* **Task**:
Exactly the lines from the start of the data through the line containing "return piece" should be output, with both ends kept and nothing added.
** Begin **
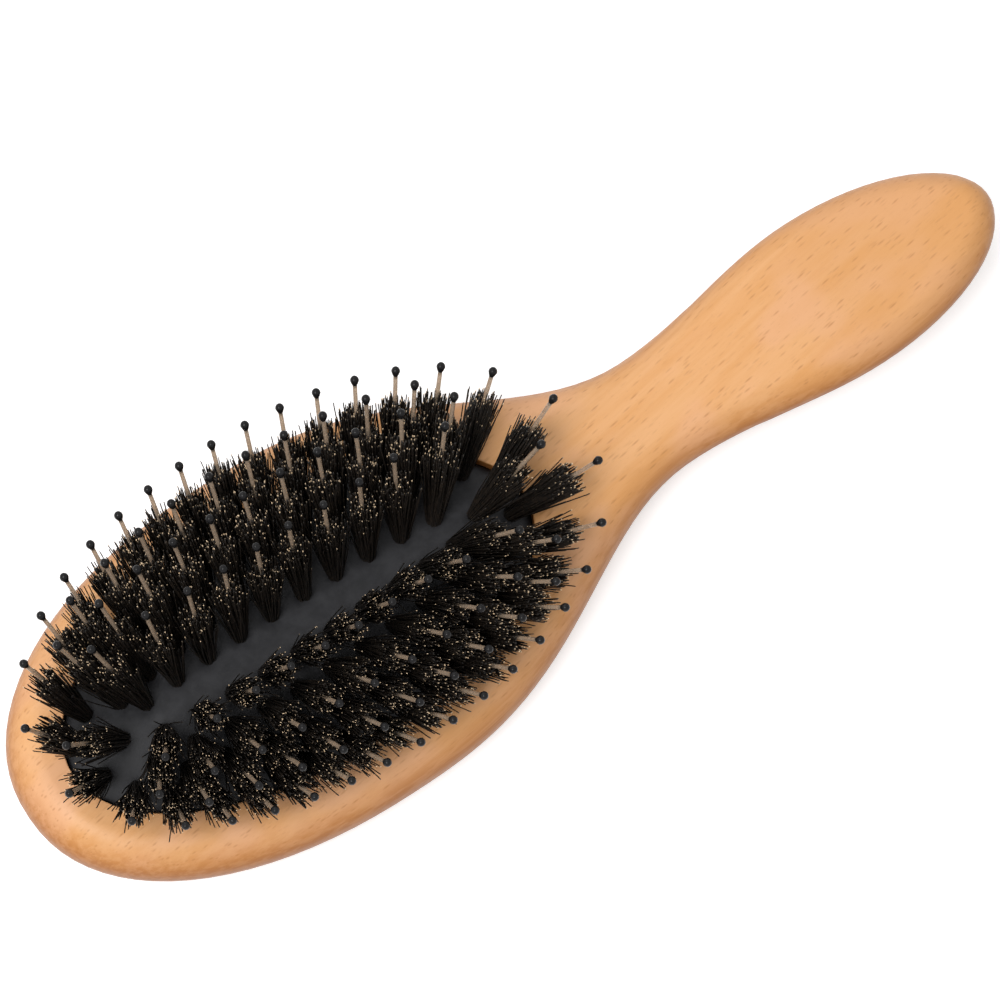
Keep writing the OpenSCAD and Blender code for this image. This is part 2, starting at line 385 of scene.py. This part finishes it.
def buildCushion():
    top = [(-1.6, cushion["flangeTop"]), (0.25, cushion["flangeTop"])]
    top += [(s, domeHeight(s)) for s in domeRows(0.35, 38)]
    thick = cushion["thick"]
    under = [(s, domeHeight(s) - thick) for s in reversed(domeRows(4.0, 16))]
    under += [(1.85, cushion["flangeLow"]), (-1.6, cushion["flangeLow"])]
    bm, mesh = shellFromSection(under + top, "rubberCushion")
    holes = []
    for row in rows:
        for seat in seats[row]:
            holes.append(seat[0] - seat[1] * pinReach * mm)
    spots = np.array([h[:] for h in holes])
    wide = cushion["dimpleWidth"] * mm
    for v in bm.verts:
        if v.normal.z > 0.2 and v.co.z > 0.0138:
            away = ((spots[:, :2] - np.array(v.co[:2])) ** 2).sum(1)
            v.co.z -= cushion["dimple"] * mm * float(np.exp(-away / wide ** 2).sum())
    bm.to_mesh(mesh)
    bm.free()
    for polygon in mesh.polygons:
        polygon.use_smooth = True
    piece = bpy.data.objects.new("rubberCushion", mesh)
    bpy.context.scene.collection.objects.link(piece)
    dress(piece, rubberMaterial())
    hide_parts("cushion")
    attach(piece, "brush_body")
    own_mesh(piece)
    return piece


def clothMaterial():
    material, graph = newMaterial("liningCloth")
    across = graph.add("ShaderNodeTexWave", {"bands_direction": "X"}, {"Vector": inMillimetres(graph), "Scale": 1.2})
    along = graph.add("ShaderNodeTexWave", {"bands_direction": "Y"}, {"Vector": inMillimetres(graph), "Scale": 1.2})
    weave = across * 0.5 + along * 0.5
    colour = mixColour(graph, weave, (0.16, 0.15, 0.13), (0.30, 0.28, 0.25))
    finishMaterial(graph, {"Base Color": colour, "Roughness": 0.85, "Normal": bumpFrom(graph, weave, 0.4, 0.0001)})
    return material


def buildLining():
    low = 2.85
    outer = [(s, domeHeight(s) - 1.50) for s in domeRows(low, 14)]
    under = [(s, h - 0.4) for s, h in reversed(outer)]
    bm, mesh = shellFromSection(under + outer, "clothLining")
    bm.to_mesh(mesh)
    bm.free()
    piece = bpy.data.objects.new("clothLining", mesh)
    bpy.context.scene.collection.objects.link(piece)
    dress(piece, clothMaterial())
    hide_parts("cushion_lining")
    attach(piece, "brush_body")
    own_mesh(piece)


# bristle tufts: a few different bundles, turned and reused at every seat
tuft = {
    "bristles": 230,
    "kinds": 9,
    "root": -1.2,
    "rootRadius": 1.35,
    "length": 17.0,
    "spread": 3.7,
    "thickness": 0.15,
    "strays": 0.14,
    "paleTips": (0, 0, 0, 0, 0, 0.35, 0.7, 1.0),
    "joints": ((0.42, 0.97, 0.0), (0.972, 0.85, 0.05), (1.0, 0.78, 1.0)),  # how far up, how thick, how pale
}


def bundle(kind):
    dice = random.Random(100 + kind)
    bm = bmesh.new()
    tone = bm.verts.layers.float.new("tipTone")
    clump = [(dice.uniform(0, 6.28), dice.uniform(0.3, 0.9)) for _ in range(7)]
    for i in range(tuft["bristles"]):
        share = math.sqrt((i + 0.5) / tuft["bristles"])
        heading = i * 2.39996 + dice.uniform(-0.4, 0.4)
        start = share * tuft["rootRadius"]
        reach = share * tuft["spread"] * dice.uniform(0.75, 1.25) + dice.uniform(-0.2, 0.35)
        if dice.random() < tuft["strays"]:
            reach += dice.uniform(0.8, 2.6)
        length = tuft["length"] * (1.06 - 0.36 * dice.random() ** 1.6) - 0.8 * share
        twist = dice.uniform(-0.30, 0.30)
        glow = dice.choice(tuft["paleTips"])
        # bristles draw together into a few pointed wisps
        wispHeading, wispShare = clump[i % len(clump)]
        wisp = Vector((math.cos(wispHeading), math.sin(wispHeading), 0)) * wispShare * tuft["spread"]
        ring = bmesh.ops.create_circle(bm, segments=3, radius=tuft["thickness"])["verts"]
        edges = list({e for v in ring for e in v.link_edges})
        shift = Vector((start * math.cos(heading), start * math.sin(heading), tuft["root"]))
        bmesh.ops.translate(bm, verts=ring, vec=shift)
        spot, before = shift, 1.0
        for t, thin, pale in tuft["joints"]:
            grown = bmesh.ops.extrude_edge_only(bm, edges=edges)["geom"]
            edges = [g for g in grown if isinstance(g, bmesh.types.BMEdge)]
            fresh = [g for g in grown if isinstance(g, bmesh.types.BMVert)]
            radius = start + (reach - start) * t ** 1.25
            turn = heading + twist * t * t
            goal = Vector((radius * math.cos(turn), radius * math.sin(turn), tuft["root"] + (length - tuft["root"]) * t))
            pull = 0.26 * t * t
            goal = Vector((goal.x + (wisp.x - goal.x) * pull, goal.y + (wisp.y - goal.y) * pull, goal.z))
            for v in fresh:
                v.co = goal + (v.co - spot) * thin / before
                v[tone] = glow * pale
            spot, before = goal, thin
        bmesh.ops.contextual_create(bm, geom=edges)
    bmesh.ops.scale(bm, verts=bm.verts, vec=(mm, mm, mm))
    mesh = bpy.data.meshes.new("bundle")
    bm.to_mesh(mesh)
    bm.free()
    return mesh


def bristleMaterial():
    material, graph = newMaterial("boarBristle")
    tone = graph.add("ShaderNodeAttribute", {"attribute_name": "tipTone"}, {}, 2)
    streak = noise(graph, inMillimetres(graph), 1.4, 2.0, 0.6)
    dark = mixColour(graph, smoothStep(streak, 0.35, 0.75), (0.008, 0.0065, 0.0055), (0.026, 0.018, 0.012))
    golden = mixColour(graph, streak, (0.86, 0.58, 0.30), (0.80, 0.66, 0.50))
    colour = mixColour(graph, smoothStep(tone, 0.12, 0.95), dark, golden)
    finishMaterial(graph, {
        "Base Color": colour,
        "Roughness": 0.42 + 0.15 * streak,
        "Specular IOR Level": 0.35})
    return material


def buildTufts():
    kinds = [bundle(k) for k in range(tuft["kinds"])]
    material = bristleMaterial()
    dice = random.Random(7)
    for row in rows:
        bm = bmesh.new()
        bm.verts.layers.float.new("tipTone")
        for seat in seats[row]:
            before = len(bm.verts)
            bm.from_mesh(dice.choice(kinds))
            bm.verts.ensure_lookup_table()
            place = seatMatrix(seat, dice.uniform(0, 2 * math.pi), -pinReach * mm)
            stretch = Matrix.Diagonal((1, 1, dice.uniform(0.93, 1.06), 1))
            bmesh.ops.transform(bm, matrix=place @ stretch, verts=bm.verts[before:])
        mesh = bpy.data.meshes.new("bristles_" + row)
        bm.to_mesh(mesh)
        bm.free()
        for polygon in mesh.polygons:
            polygon.use_smooth = True
        piece = bpy.data.objects.new("bristles_" + row, mesh)
        bpy.context.scene.collection.objects.link(piece)
        dress(piece, material)
        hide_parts("tufts_" + row)
        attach(piece, row + "_row")
        print("tufts", row, len(mesh.polygons))


# ball tips
tip = {"across": 0.88, "above": 0.98, "below": 1.75, "rings": 8, "sides": 12, "pinch": 0.66}


def ballMaterial():
    material, graph = newMaterial("dippedTip")
    patch = noise(graph, inMillimetres(graph), 0.9, 2.0, 0.5)
    colour = mixColour(graph, patch, (0.006, 0.006, 0.007), (0.016, 0.015, 0.015))
    finishMaterial(graph, {"Base Color": colour, "Roughness": 0.08 + 0.06 * patch, "Specular IOR Level": 0.14})
    return material


def buildTips():
    material = ballMaterial()
    for row in rows:
        bm = bmesh.new()
        for i, seat in enumerate(seats[row]):
            made = bmesh.ops.create_uvsphere(bm, u_segments=tip["sides"], v_segments=tip["rings"], radius=1)["verts"]
            for v in made:
                slim = (1 - tip["pinch"] * max(0, -v.co.z) ** 1.2) * tip["across"]
                tall = tip["above"] if v.co.z > 0 else tip["below"]
                v.co = Vector((v.co.x * slim, v.co.y * slim, v.co.z * tall)) * mm
            bmesh.ops.transform(bm, matrix=seatMatrix(seat, i, -0.06 * mm), verts=made)
        mesh = bpy.data.meshes.new("tips_" + row)
        bm.to_mesh(mesh)
        bm.free()
        for polygon in mesh.polygons:
            polygon.use_smooth = True
        piece = bpy.data.objects.new("tips_" + row, mesh)
        bpy.context.scene.collection.objects.link(piece)
        dress(piece, material)
        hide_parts("balls_" + row)
        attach(piece, row + "_row")


def nylonMaterial():
    material, graph = newMaterial("smokedNylon")
    cloud = noise(graph, inMillimetres(graph), 0.8, 2.0, 0.5)
    colour = mixColour(graph, cloud, (0.42, 0.31, 0.22), (0.60, 0.47, 0.35))
    finishMaterial(graph, {"Base Color": colour, "Roughness": 0.22 + 0.1 * cloud, "Transmission Weight": 0.55,
                           "IOR": 1.50})
    return material


def clipMaterial():
    material, graph = newMaterial("clipPlastic")
    cloud = noise(graph, inMillimetres(graph), 1.5, 3.0, 0.5)
    colour = mixColour(graph, cloud, (0.34, 0.32, 0.29), (0.44, 0.42, 0.38))
    finishMaterial(graph, {"Base Color": colour, "Roughness": 0.5 + 0.15 * cloud})
    return material


def foamMaterial():
    material, graph = newMaterial("foam")
    cells = graph.add("ShaderNodeTexVoronoi", {}, {"Vector": inMillimetres(graph), "Scale": 1.6})
    colour = mixColour(graph, smoothStep(cells, 0.1, 0.6), (0.25, 0.25, 0.23), (0.52, 0.52, 0.48))
    finishMaterial(graph, {"Base Color": colour, "Roughness": 0.95, "Normal": bumpFrom(graph, cells, 0.5, 0.0003)})
    return material


def ringMaterial():
    material, graph = newMaterial("rimPly")
    grain = noise(graph, inMillimetres(graph, (0.05, 0.6, 3.0)), 1.0, 3.0, 0.6)
    colour = mixColour(graph, smoothStep(grain, 0.3, 0.7), (0.50, 0.31, 0.15), (0.36, 0.20, 0.09))
    finishMaterial(graph, {"Base Color": colour, "Roughness": 0.6 + 0.1 * grain,
                           "Normal": bumpFrom(graph, grain, 0.3, 0.0001)})
    return material


def dressFrame():
    nylon, clip = nylonMaterial(), clipMaterial()
    for row in rows:
        dress(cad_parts["pins_" + row], nylon)
        dress(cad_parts["clips_" + row], clip)
    dress(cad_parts["foam_pad"], foamMaterial())
    dress(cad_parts["rim_ring"], ringMaterial())


buildBody()
print("body done")
buildCushion()
buildLining()
print("cushion done")
buildTufts()
buildTips()
dressFrame()
print("rows done")


# camera, lights, floor
view = {"heading": -133.48, "height": 71.49, "roll": 9.32, "distance": 1.0765, "lens": 201.77,
        "target": (-0.0041, 0.0005, 0.016)}


def buildCamera():
    heading, height, roll = (math.radians(view[k]) for k in ("heading", "height", "roll"))
    back = Vector((math.cos(height) * math.cos(heading), math.cos(height) * math.sin(heading), math.sin(height)))
    side = (-back).cross(Vector((0, 0, 1))).normalized()
    up = side.cross(-back)
    right = side * math.cos(roll) + up * math.sin(roll)
    over = up * math.cos(roll) - side * math.sin(roll)
    data = bpy.data.cameras.new("camera")
    data.lens = view["lens"]
    data.sensor_width = 36
    camera = bpy.data.objects.new("camera", data)
    turn = Matrix((right, over, back)).transposed().to_4x4()
    camera.matrix_world = Matrix.Translation(Vector(view["target"]) + back * view["distance"]) @ turn
    bpy.context.scene.collection.objects.link(camera)
    bpy.context.scene.camera = camera


lights = {
    "key": {"place": (-0.62, -0.12, 0.95), "size": 0.6, "power": 7.5},
    "fill": {"place": (-0.05, 0.65, 0.90), "size": 0.8, "power": 2.2},
    "glint": {"place": (-0.45, 0.10, 1.00), "size": 0.09, "power": 0.5},
    "world": 0.54,
}


def buildLights():
    for name in ("key", "fill", "glint"):
        data = bpy.data.lights.new(name, "AREA")
        data.shape = "DISK"
        data.size = lights[name]["size"]
        data.energy = lights[name]["power"]
        lamp = bpy.data.objects.new(name, data)
        lamp.location = lights[name]["place"]
        lamp.rotation_euler = (Vector((0, 0, 0)) - lamp.location).to_track_quat("-Z", "Y").to_euler()
        bpy.context.scene.collection.objects.link(lamp)
    world = bpy.data.worlds.new("studio")
    world.use_nodes = True
    bpy.context.scene.world = world
    graph = Graph(world.node_tree)
    seen = seenDirectly(graph)
    strength = seen * (1.0 - lights["world"]) + lights["world"]
    sky = graph.add("ShaderNodeBackground", {}, {"Color": (1, 1, 1), "Strength": strength})
    graph.add("ShaderNodeOutputWorld", {}, {"Surface": sky})


def seenDirectly(graph):
    path = graph.add("ShaderNodeLightPath").socket.node.outputs
    camera, glossy, through = (Wire(graph, path[n]) for n in ("Is Camera Ray", "Is Glossy Ray", "Is Transmission Ray"))
    return graph.add("ShaderNodeMath", {"operation": "MINIMUM"}, {0: camera + glossy + through, 1: 1.0})


def buildFloor():
    bm = bmesh.new()
    bmesh.ops.create_grid(bm, x_segments=1, y_segments=1, size=3)
    mesh = bpy.data.meshes.new("floor")
    bm.to_mesh(mesh)
    bm.free()
    floor = bpy.data.objects.new("floor", mesh)
    bpy.context.scene.collection.objects.link(floor)
    material, graph = newMaterial("paleFloor")
    speck = noise(graph, inMillimetres(graph), 0.02, 2.0)
    colour = mixColour(graph, speck, (0.86, 0.86, 0.86), (0.88, 0.88, 0.88))
    shader = graph.add("ShaderNodeBsdfPrincipled", {}, {
        "Base Color": colour, "Roughness": 0.9, "Specular IOR Level": 0.1,
        "Emission Color": (1, 1, 1), "Emission Strength": seenDirectly(graph) * 0.50})
    graph.add("ShaderNodeOutputMaterial", {}, {"Surface": shader})
    dress(floor, material)


buildCamera()
buildLights()
buildFloor()
bpy.context.scene.view_settings.view_transform = "Standard"
print("scene ready")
** End **
* **Correct output**:
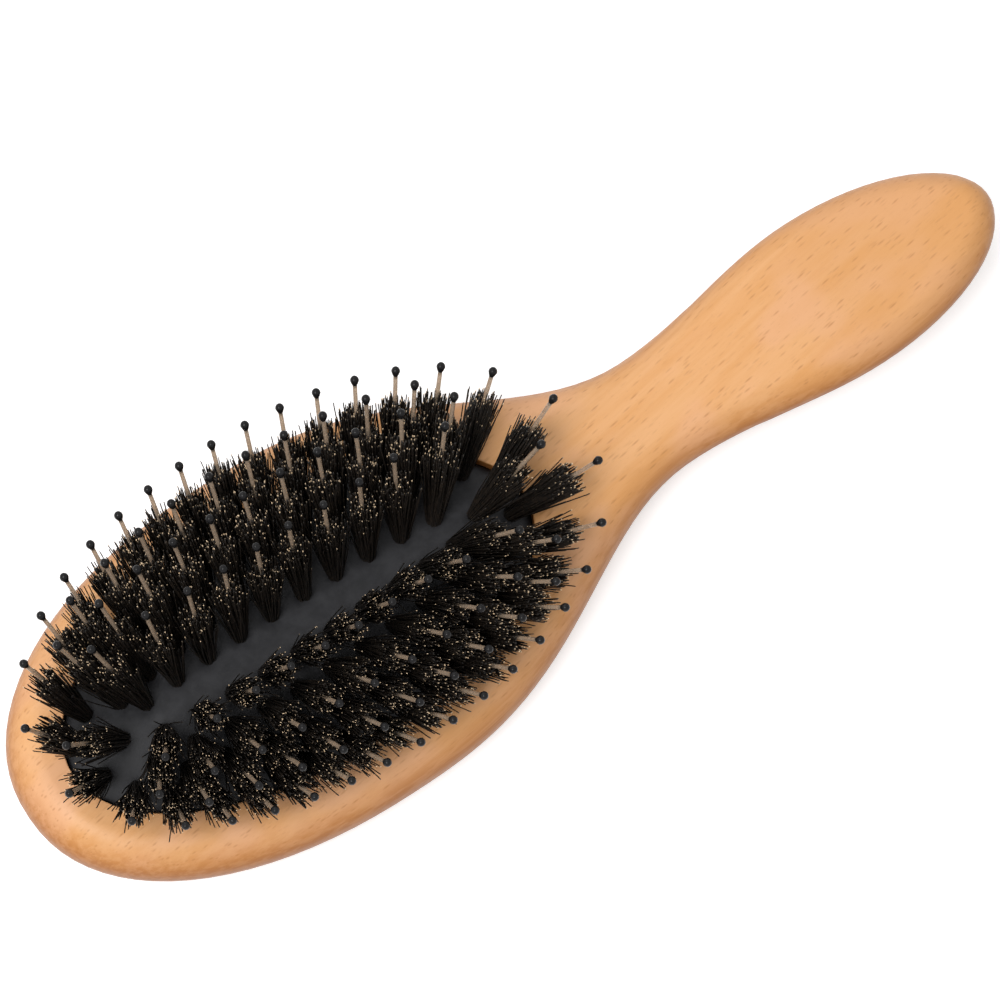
Keep writing the OpenSCAD and Blender code for this image. This is part 2, starting at line 385 of scene.py. This part finishes it.
def buildCushion():
    top = [(-1.6, cushion["flangeTop"]), (0.25, cushion["flangeTop"])]
    top += [(s, domeHeight(s)) for s in domeRows(0.35, 38)]
    thick = cushion["thick"]
    under = [(s, domeHeight(s) - thick) for s in reversed(domeRows(4.0, 16))]
    under += [(1.85, cushion["flangeLow"]), (-1.6, cushion["flangeLow"])]
    bm, mesh = shellFromSection(under + top, "rubberCushion")
    holes = []
    for row in rows:
        for seat in seats[row]:
            holes.append(seat[0] - seat[1] * pinReach * mm)
    spots = np.array([h[:] for h in holes])
    wide = cushion["dimpleWidth"] * mm
    for v in bm.verts:
        if v.normal.z > 0.2 and v.co.z > 0.0138:
            away = ((spots[:, :2] - np.array(v.co[:2])) ** 2).sum(1)
            v.co.z -= cushion["dimple"] * mm * float(np.exp(-away / wide ** 2).sum())
    bm.to_mesh(mesh)
    bm.free()
    for polygon in mesh.polygons:
        polygon.use_smooth = True
    piece = bpy.data.objects.new("rubberCushion", mesh)
    bpy.context.scene.collection.objects.link(piece)
    dress(piece, rubberMaterial())
    hide_parts("cushion")
    attach(piece, "brush_body")
    own_mesh(piece)
    return piece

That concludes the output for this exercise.